The most retentive products eliminate the "drudgery" of work by making complex tasks feel simple and intuitive. Users are hooked by the feeling of being in their natural flow, a more powerful motivator for retention than purely functional metrics like time saved.
When a product requires more user effort than competitors, frame that effort as a core benefit. For a complex baking kit, the longer prep time becomes a feature—an intentional 'flavor journey' and a chance to slow down, turning a potential negative into a premium experience.
The obsession with removing friction is often wrong. When users have low intent or understanding, the goal isn't to speed them up but to build their comprehension of your product's value. If software asks you to make a decision you don't understand, it makes you feel stupid, which is the ultimate failure.
Building delightful products isn't guesswork. A four-step process involves: 1) identifying functional and emotional user motivators, 2) turning them into opportunities, 3) ideating solutions and classifying them, and 4) validating them against a checklist for things like inclusivity and business impact.
A delightful user experience should be as intuitive as answering a phone call. If users need to learn a multi-step process for a core feature, the product's design has failed to solve the problem simply.
Instead of focusing on adding more features, the best product design identifies a desired outcome and systematically removes every obstacle preventing the user from achieving it. This subtractive process, brilliantly used for the iPhone, creates an elegant user experience that drives adoption and retention.
Products like a joystick possess strong "affordance"—their design inherently communicates how they should be used. This intuitive quality, where a user can just "grok" it, is a key principle of effective design often missing in modern interfaces like touchscreens, which require learned behavior.

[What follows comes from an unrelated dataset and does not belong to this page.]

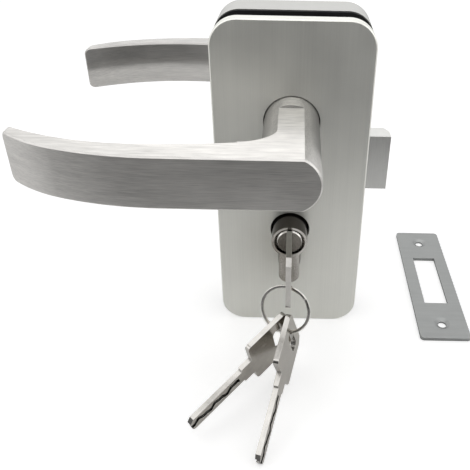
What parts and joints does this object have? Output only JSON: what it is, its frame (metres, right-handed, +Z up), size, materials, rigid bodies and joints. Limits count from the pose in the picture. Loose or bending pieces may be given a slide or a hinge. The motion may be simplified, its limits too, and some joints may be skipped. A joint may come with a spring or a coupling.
{
  "type": "glass door handle lock",
  "caption": "Patch lock for a glass door with a lever on each side, a latch bolt, a round-barrel cylinder with keys on a ring, and a loose strike plate.",
  "frame": {"origin": "middle of the case's bottom edge face, where the lock stands", "axes": "+X to the right along the plates toward the bolt, +Y from the front lever to the rear lever, +Z up"},
  "size_m": [0.2057, 0.1763, 0.161],
  "materials": {
    "satin_plate": "satin brushed",
    "satin_case": "satin brushed",
    "satin_lever": "satin brushed along the lever",
    "satin_bolt": "fine satin",
    "satin_strike": "satin brushed",
    "pressed_steel": "plain pressed",
    "screw_steel": "zinc plated",
    "spring_steel": "drawn",
    "gasket_rubber": "matt",
    "bearing_plastic": "plain",
    "nickel_cylinder": "satin nickel",
    "nickel_plug": "satin nickel",
    "nickel_key": "satin nickel, worn bright at the edges",
    "ring_steel": "bright",
    "pin_brass": "plain"
  },
  "bodies": {
    "lock_body": {"front_plate": "satin_plate", "front_gasket": "gasket_rubber", "rear_gasket": "gasket_rubber", "lock_case": "satin_case", "case_cover": "pressed_steel", "cover_screws": "screw_steel", "clamp_screws": "screw_steel", "clamp_sleeves": "pressed_steel", "front_bearing": "bearing_plastic", "rear_bearing": "bearing_plastic", "latch_spring": "spring_steel", "return_spring": "spring_steel", "cylinder_body": "nickel_cylinder", "cylinder_screw": "screw_steel", "rear_plug": "nickel_plug", "rear_plug_clip": "spring_steel", "driver_pins": "pin_brass", "pin_springs": "spring_steel", "strike_plate": "satin_strike"},
    "handle": {"front_lever": "satin_lever", "rear_lever": "satin_lever", "grub_screws": "screw_steel", "spindle": "pressed_steel", "follower": "pressed_steel"},
    "bolt": {"latch_bolt": "satin_bolt", "bolt_tail": "pressed_steel", "bolt_rivets": "screw_steel"},
    "cap": {"return_cap": "pressed_steel"},
    "core": {"plug_front": "nickel_plug", "cam": "pressed_steel", "key_pins": "pin_brass", "plug_clip": "spring_steel"},
    "slide": {"deadlock_slide": "pressed_steel"},
    "key": {"key_in_lock": "nickel_key"},
    "ring": {"key_ring": "ring_steel"},
    "hanging_left": {"key_left": "nickel_key"},
    "hanging_right": {"key_right": "nickel_key"}
  },
  "joints": [
    {"name": "lever_turn", "type": "hinge", "parent": "lock_body", "child": "handle", "pos_m": [0, -0.0077, 0.1158], "axis": [0, -1, 0], "range_deg": [0, 40], "stiffness_Nm_per_rad": 0.6, "springref_deg": -57.3},
    {"name": "bolt_slide", "type": "slide", "parent": "lock_body", "child": "bolt", "axis": [-1, 0, 0], "range_m": [0, 0.0126], "deforming": ["latch_spring"]},
    {"name": "cap_slide", "type": "slide", "parent": "lock_body", "child": "cap", "axis": [0, 0, 1], "range_m": [0, 0.0091], "deforming": ["return_spring"]},
    {"name": "key_turn", "type": "hinge", "parent": "lock_body", "child": "core", "pos_m": [0, -0.02, 0.05895], "axis": [0, -1, 0], "range_deg": [0, 90]},
    {"name": "deadlock_lift", "type": "slide", "parent": "lock_body", "child": "slide", "axis": [0, 0, 1], "range_m": [0, 0.01415]},
    {"name": "key_pull", "type": "slide", "parent": "core", "child": "key", "axis": [0, -1, 0], "range_m": [0, 0.031]},
    {"name": "ring_swing", "type": "hinge", "parent": "key", "child": "ring", "pos_m": [-0.00006, -0.0583, 0.05134], "axis": [-1, 0, 0], "range_deg": [0, 20]},
    {"name": "left_key_swing", "type": "hinge", "parent": "ring", "child": "hanging_left", "pos_m": [-0.0049, -0.06338, 0.03046], "axis": [-0.8973, 0.3651, 0.2481], "range_deg": [0, 20]},
    {"name": "right_key_swing", "type": "hinge", "parent": "ring", "child": "hanging_right", "pos_m": [0.00057, -0.06513, 0.03046], "axis": [-0.9428, 0.2229, -0.2479], "range_deg": [0, 20]}
  ],
  "couplings": [
    {"joint": "bolt_slide", "follows": "lever_turn", "m_per_rad": 0.018},
    {"joint": "cap_slide", "follows": "lever_turn", "m_per_rad": 0.013},
    {"joint": "deadlock_lift", "follows": "key_turn", "m_per_rad": 0.009}
  ]
}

Replit's product design mimics video game mechanics: no manual, a quick dopamine hit by creating something immediately, and a safe 'save/load' environment for experimentation. This 'unfolding experience' of complexity hooks users faster than traditional software onboarding.
Oboe's user data shows that over two-thirds of learners arrive with a clear, objective-based goal, such as upskilling for a job or passing a test. This contradicts the idea that AI learning is for casual exploration and highlights the need for goal-oriented product design to solve a user's specific problem.
Contrary to popular belief, simple isn't always better. On Running's CPO argues that overly simple products give consumers fewer opportunities to explore, learn, and feel like an expert. A degree of complexity allows users to "give it its own life," which can be a more powerful driver of adoption than a streamlined experience.